AIM
Would you quote the material below in full and unchanged?

DATA EXTRACT
━━━━━━━━
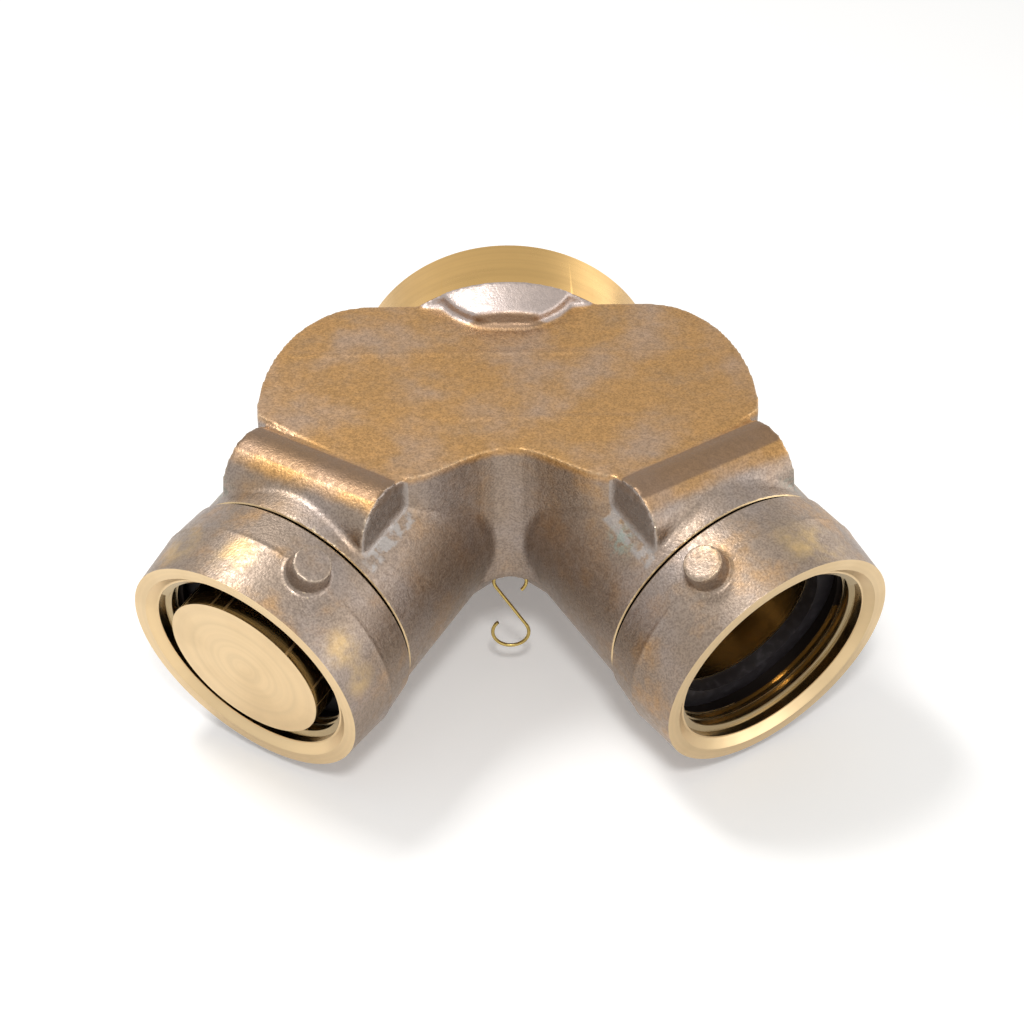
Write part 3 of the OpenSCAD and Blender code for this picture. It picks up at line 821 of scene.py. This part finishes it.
class INLET_OT_stage(bpy.types.Operator):
    """Lays the pale floor and sets the lamps, the room's light and the camera"""

    bl_idname = "inlet.stage"
    bl_label = "Set Stage"

    def lamp(self, name, place_at, power, size, aim):
        data = bpy.data.lights.new(name, "AREA")
        data.energy, data.size = power, size
        lamp = bpy.data.objects.new(name, data)
        bpy.context.scene.collection.objects.link(lamp)
        lamp.location = place_at
        lamp.rotation_euler = (Vector(aim) - Vector(place_at)).to_track_quat("-Z", "Y").to_euler()

    def execute(self, context):
        kit = context.scene.stage
        low, high = (Vector(v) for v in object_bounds())
        middle = (low + high) / 2
        floor = primitive("plane", "floor", size=30, location=(middle.x, middle.y, low.z))
        place(floor, Matrix.Identity(4))
        m, tree, out = new_material("pale_floor")
        rays = add_node(tree, "ShaderNodeLightPath")
        card = add_node(tree, "ShaderNodeBsdfDiffuse", {"Color": solid_colour(kit.floor)})
        lift = add_node(tree, "ShaderNodeEmission", {"Color": (1, 1, 1, 1), "Strength": 0.2})
        both = add_node(tree, "ShaderNodeAddShader", {0: card.outputs[0], 1: lift.outputs[0]})
        shown = math_of(tree, "MAXIMUM", rays.outputs["Is Camera Ray"],
                        math_of(tree, "MAXIMUM", rays.outputs["Is Glossy Ray"], rays.outputs["Is Transmission Ray"]))
        seen = add_node(tree, "ShaderNodeMixShader", {0: shown, 1: card.outputs[0], 2: both.outputs[0]})
        tree.links.new(seen.outputs[0], out.inputs[0])
        floor.data.materials.append(m)
        floor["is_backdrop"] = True

        world = bpy.data.worlds.new("studio")
        world.use_nodes = True
        tree = world.node_tree
        tree.nodes.clear()
        out = tree.nodes.new("ShaderNodeOutputWorld")
        rays = add_node(tree, "ShaderNodeLightPath")
        toward = add_node(tree, "ShaderNodeSeparateXYZ",
                          {0: add_node(tree, "ShaderNodeTexCoord").outputs["Generated"]}).outputs
        up = toward[2]
        shown = add_node(tree, "ShaderNodeValToRGB", {0: up})
        ramp = shown.color_ramp.elements
        ramp[0].position, ramp[0].color = 0.0, (1, 1, 1, 1)
        ramp[1].position, ramp[1].color = 0.48, (0.72, 0.72, 0.72, 1)
        for place_at, level in ((0.26, 0.98), (0.75, 0.66), (0.9, 1.0)):
            e = ramp.new(place_at)
            e.color = (level, level, level, 1)
        mirror = math_of(tree, "MAXIMUM", rays.outputs["Is Glossy Ray"], rays.outputs["Is Transmission Ray"])
        window = math_of(tree, "MULTIPLY", fade(tree, toward[0], 0.25, 0.8), fade(tree, up, 0.6, 0.3))
        glare = blend_colours(tree, math_of(tree, "MULTIPLY", window, kit.window), shown.outputs[0],
                              (4, 4, 4, 1))
        reflected = blend_colours(tree, mirror, (kit.ambient,) * 3 + (1,), glare)
        all_rays = blend_colours(tree, rays.outputs["Is Camera Ray"], reflected, (1, 1, 1, 1))
        light = add_node(tree, "ShaderNodeBackground", {"Color": all_rays, "Strength": 1.0})
        tree.links.new(light.outputs[0], out.inputs[0])
        context.scene.world = world

        self.lamp("overhead", (middle.x - 0.45, middle.y + 0.2, 1.1), kit.overhead, 0.3, middle)
        self.lamp("front", (middle.x + 0.03, middle.y - 0.8, 1.05), kit.front, 0.16, middle)

        data = bpy.data.cameras.new("camera")
        data.lens, data.sensor_width = kit.lens, 36
        camera = bpy.data.objects.new("camera", data)
        context.scene.collection.objects.link(camera)
        eye, aim = Vector(kit.camera_place), Vector(kit.target)
        ahead = (aim - eye).normalized()
        right = math.cos(kit.roll) * Vector((1, 0, 0)) + math.sin(kit.roll) * Vector((1, 0, 0)).cross(ahead)
        right.normalize()
        up = right.cross(ahead)
        camera.matrix_world = Matrix.Translation(eye) @ Matrix([right, up, -ahead]).transposed().to_4x4()
        context.scene.camera = camera
        context.scene.view_settings.view_transform = "Standard"
        return {"FINISHED"}


OPERATORS = (INLET_OT_materials, INLET_OT_body, INLET_OT_swivels, INLET_OT_fittings, INLET_OT_stage)
GROUPS = {"casting": CastingSettings, "swivels": SwivelSettings, "fittings": FittingSettings, "stage": StageSettings}


class INLET_PT_panel(bpy.types.Panel):
    bl_idname = "INLET_PT_panel"
    bl_label = "Fire Department Connection"
    bl_space_type = "VIEW_3D"
    bl_region_type = "UI"
    bl_category = "Inlet"

    def draw(self, context):
        for name, group in GROUPS.items():
            box = self.layout.box()
            box.label(text=name.capitalize())
            for key in group.__annotations__:
                box.prop(getattr(context.scene, name), key)
        for operator in OPERATORS:
            self.layout.operator(operator.bl_idname)


def register():
    for cls in (*GROUPS.values(), *OPERATORS, INLET_PT_panel):
        bpy.utils.register_class(cls)
    for name, group in GROUPS.items():
        setattr(bpy.types.Scene, name, PointerProperty(type=group))


def unregister():
    for name in GROUPS:
        delattr(bpy.types.Scene, name)
    for cls in (INLET_PT_panel, *reversed(OPERATORS), *GROUPS.values()):
        bpy.utils.unregister_class(cls)


def main():
    register()
    bpy.ops.inlet.materials()
    bpy.ops.inlet.body()
    bpy.ops.inlet.swivels()
    bpy.ops.inlet.fittings()
    bpy.ops.inlet.stage()


if __name__ == "__main__":
    main()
━━━━━━━━
RESULT OF THE TASK
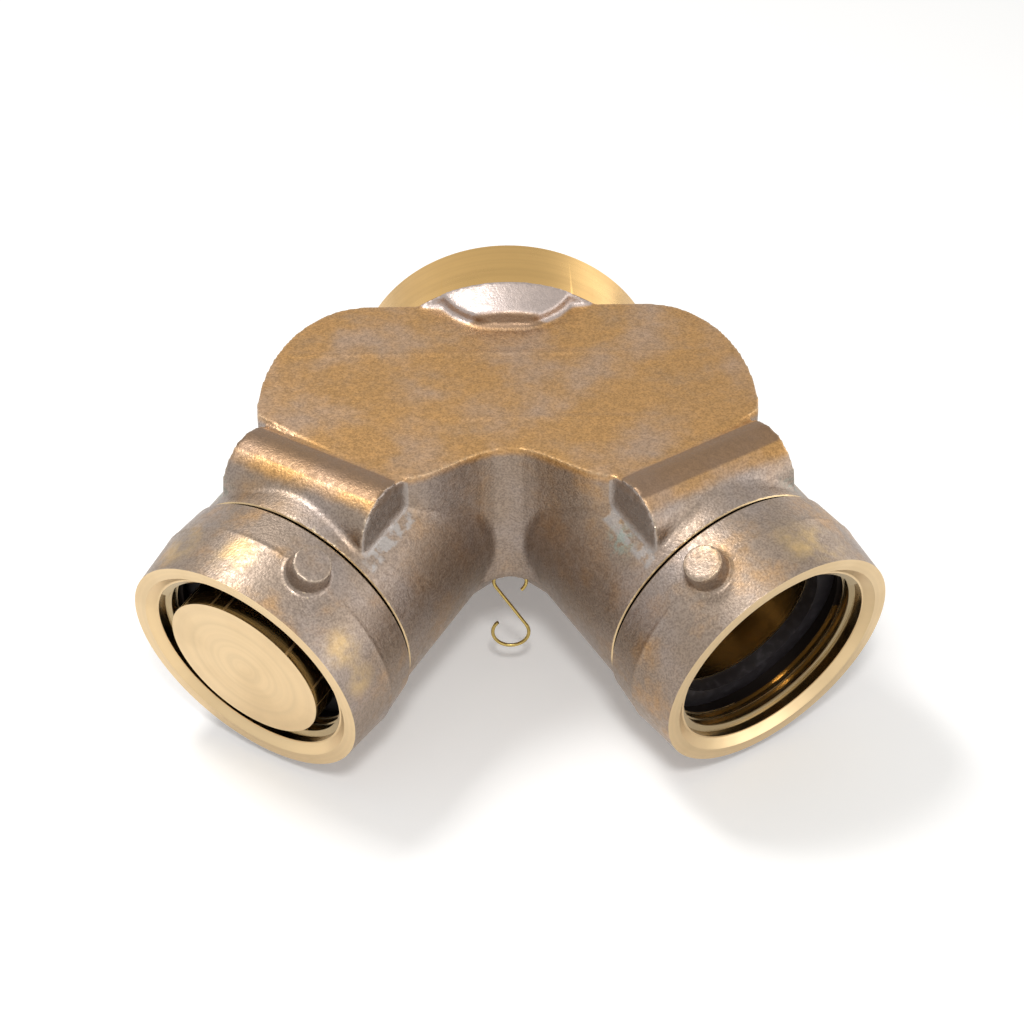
Write part 3 of the OpenSCAD and Blender code for this picture. It picks up at line 821 of scene.py. This part finishes it.
class INLET_OT_stage(bpy.types.Operator):
    """Lays the pale floor and sets the lamps, the room's light and the camera"""

    bl_idname = "inlet.stage"
    bl_label = "Set Stage"

    def lamp(self, name, place_at, power, size, aim):
        data = bpy.data.lights.new(name, "AREA")
        data.energy, data.size = power, size
        lamp = bpy.data.objects.new(name, data)
        bpy.context.scene.collection.objects.link(lamp)
        lamp.location = place_at
        lamp.rotation_euler = (Vector(aim) - Vector(place_at)).to_track_quat("-Z", "Y").to_euler()

    def execute(self, context):
        kit = context.scene.stage
        low, high = (Vector(v) for v in object_bounds())
        middle = (low + high) / 2
        floor = primitive("plane", "floor", size=30, location=(middle.x, middle.y, low.z))
        place(floor, Matrix.Identity(4))
        m, tree, out = new_material("pale_floor")
        rays = add_node(tree, "ShaderNodeLightPath")
        card = add_node(tree, "ShaderNodeBsdfDiffuse", {"Color": solid_colour(kit.floor)})
        lift = add_node(tree, "ShaderNodeEmission", {"Color": (1, 1, 1, 1), "Strength": 0.2})
        both = add_node(tree, "ShaderNodeAddShader", {0: card.outputs[0], 1: lift.outputs[0]})
        shown = math_of(tree, "MAXIMUM", rays.outputs["Is Camera Ray"],
                        math_of(tree, "MAXIMUM", rays.outputs["Is Glossy Ray"], rays.outputs["Is Transmission Ray"]))
        seen = add_node(tree, "ShaderNodeMixShader", {0: shown, 1: card.outputs[0], 2: both.outputs[0]})
        tree.links.new(seen.outputs[0], out.inputs[0])
        floor.data.materials.append(m)
        floor["is_backdrop"] = True

        world = bpy.data.worlds.new("studio")
        world.use_nodes = True
        tree = world.node_tree
        tree.nodes.clear()
        out = tree.nodes.new("ShaderNodeOutputWorld")
        rays = add_node(tree, "ShaderNodeLightPath")
        toward = add_node(tree, "ShaderNodeSeparateXYZ",
                          {0: add_node(tree, "ShaderNodeTexCoord").outputs["Generated"]}).outputs
        up = toward[2]
        shown = add_node(tree, "ShaderNodeValToRGB", {0: up})
        ramp = shown.color_ramp.elements
        ramp[0].position, ramp[0].color = 0.0, (1, 1, 1, 1)
        ramp[1].position, ramp[1].color = 0.48, (0.72, 0.72, 0.72, 1)
        for place_at, level in ((0.26, 0.98), (0.75, 0.66), (0.9, 1.0)):
            e = ramp.new(place_at)
            e.color = (level, level, level, 1)
        mirror = math_of(tree, "MAXIMUM", rays.outputs["Is Glossy Ray"], rays.outputs["Is Transmission Ray"])
        window = math_of(tree, "MULTIPLY", fade(tree, toward[0], 0.25, 0.8), fade(tree, up, 0.6, 0.3))
        glare = blend_colours(tree, math_of(tree, "MULTIPLY", window, kit.window), shown.outputs[0],
                              (4, 4, 4, 1))
        reflected = blend_colours(tree, mirror, (kit.ambient,) * 3 + (1,), glare)
        all_rays = blend_colours(tree, rays.outputs["Is Camera Ray"], reflected, (1, 1, 1, 1))
        light = add_node(tree, "ShaderNodeBackground", {"Color": all_rays, "Strength": 1.0})
        tree.links.new(light.outputs[0], out.inputs[0])
        context.scene.world = world

        self.lamp("overhead", (middle.x - 0.45, middle.y + 0.2, 1.1), kit.overhead, 0.3, middle)
        self.lamp("front", (middle.x + 0.03, middle.y - 0.8, 1.05), kit.front, 0.16, middle)

        data = bpy.data.cameras.new("camera")
        data.lens, data.sensor_width = kit.lens, 36
        camera = bpy.data.objects.new("camera", data)
        context.scene.collection.objects.link(camera)
        eye, aim = Vector(kit.camera_place), Vector(kit.target)
        ahead = (aim - eye).normalized()
        right = math.cos(kit.roll) * Vector((1, 0, 0)) + math.sin(kit.roll) * Vector((1, 0, 0)).cross(ahead)
        right.normalize()
        up = right.cross(ahead)
        camera.matrix_world = Matrix.Translation(eye) @ Matrix([right, up, -ahead]).transposed().to_4x4()
        context.scene.camera = camera
        context.scene.view_settings.view_transform = "Standard"
        return {"FINISHED"}


OPERATORS = (INLET_OT_materials, INLET_OT_body, INLET_OT_swivels, INLET_OT_fittings, INLET_OT_stage)
GROUPS = {"casting": CastingSettings, "swivels": SwivelSettings, "fittings": FittingSettings, "stage": StageSettings}


class INLET_PT_panel(bpy.types.Panel):
    bl_idname = "INLET_PT_panel"
    bl_label = "Fire Department Connection"
    bl_space_type = "VIEW_3D"
    bl_region_type = "UI"
    bl_category = "Inlet"

    def draw(self, context):
        for name, group in GROUPS.items():
            box = self.layout.box()
            box.label(text=name.capitalize())
            for key in group.__annotations__:
                box.prop(getattr(context.scene, name), key)
        for operator in OPERATORS:
            self.layout.operator(operator.bl_idname)


def register():
    for cls in (*GROUPS.values(), *OPERATORS, INLET_PT_panel):
        bpy.utils.register_class(cls)
    for name, group in GROUPS.items():
        setattr(bpy.types.Scene, name, PointerProperty(type=group))


def unregister():
    for name in GROUPS:
        delattr(bpy.types.Scene, name)
    for cls in (INLET_PT_panel, *reversed(OPERATORS), *GROUPS.values()):
        bpy.utils.unregister_class(cls)


def main():
    register()
    bpy.ops.inlet.materials()
    bpy.ops.inlet.body()
    bpy.ops.inlet.swivels()
    bpy.ops.inlet.fittings()
    bpy.ops.inlet.stage()


if __name__ == "__main__":
    main()